The compacted/removed key (revisions in etcd) may be scattered everywhere in the db pages, but the key point is etcd always adds new k/v at the end of the last page. So for etcd, we should set a high value for both FillPercent
(e.g 1.0) and RebalancePercent
(e.g 0.9); In this way, we can eventually get rid of defragmentation in etcd 5.0+. Note we still need defragmentation in the transition stage, because some middle pages will never be rebalanced if there is no deletion in them.
The downside is there will be more rebalance operation and accordingly more page writing & syncing in each etcd compaction operation. So we need to evaluate the performance impact.
The other concern is that there are other buckets (e.g. lease, auth*) which are not append-only. Since K8s doesn't use auth, so it isn't a problem. I am not sure the exact usage of lease in K8s, e.g. how often it's created & deleted. Please also get this clarified.
Note: It only makes sense to set a high value for FillPercent
and RebalancePercent
for append (specifically, only add K/V at the tail) only use case, e.g. etcd.
Note it still makes sense to set the rebalancePercent
to 0.5 * FillPercent
by default just as my previous comment https://github.com/etcd-io/bbolt/issues/422#issuecomment-1522977076 mentioned. We just need to support customizing it so that users (e.g etcd) can set a different value based on their scenarios.
After #518 is merged, users are able to set rebalance percent to values between 0.0 and 0.5.
However, it's still not possible to set it to values larger than 0.5.

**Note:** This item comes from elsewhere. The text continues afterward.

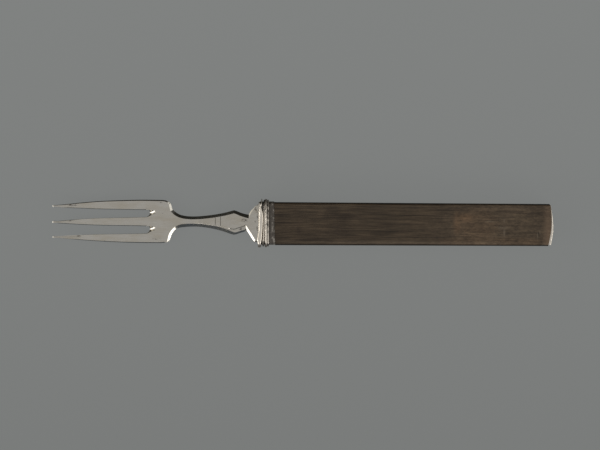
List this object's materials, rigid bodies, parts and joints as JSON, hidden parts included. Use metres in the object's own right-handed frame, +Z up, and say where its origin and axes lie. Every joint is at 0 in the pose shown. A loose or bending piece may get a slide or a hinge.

Can we consider again introducing a new field that is set to 0.25 by default?
type Bucket struct {
FillPercent float64
// new field
RebalancePercent float64
}
If you read my comment above and the new title of this issue "Support customizing the rebalance threshold
", you will get that I am not against the proposal. But please think about the concern in above comment.
Cool. I'll try to come up with a way to evaluate the performance impact.
@cenkalti are you still working on this? Please feel free to let me know if you don't have bandwidth, then I am happy to take over.
No, I am not working on this anymore.
It seems that it isn't that simple. Setting a bigger RebalancePercent
can trigger rebalance more easily, and accordingly a node may be merged with next or prev node more easily. But the merged node may be split again if we don't set a reasonable RebalancePercent
and FillPercent
,
https://github.com/etcd-io/bbolt/blob/7eb39a611dd95d7108124037c7f346b87e1662d3/node.go#L230-L246
The default values for FillPercent
and RebalancePercent
are is 50% and 25% respectively, so a merged node/page has at most 75% pageSize, so a merged node will never be split again in current transaction by default. But If we set a bigger RebalancePercent
, it may cause a merged node to be split again.
what do you guys want to optimize for? tighter packing of pages? less memory allocations?
eventually get rid of defragmentation
The goal was to eventually get rid of defragmentation
, see https://github.com/etcd-io/bbolt/issues/422#issuecomment-1555528594.
Ah I see, so we have different thresholds and then we wanted to configure them and now you've found a new parameter that needs tweaking alongside it :)
https://github.com/etcd-io/bbolt/blob/838586ae65ec4abd280c073af31bfdf4d1c5b454/node.go#L420-L424
How this number was chosen?
What happens if we make it configurable and increase or decrease it?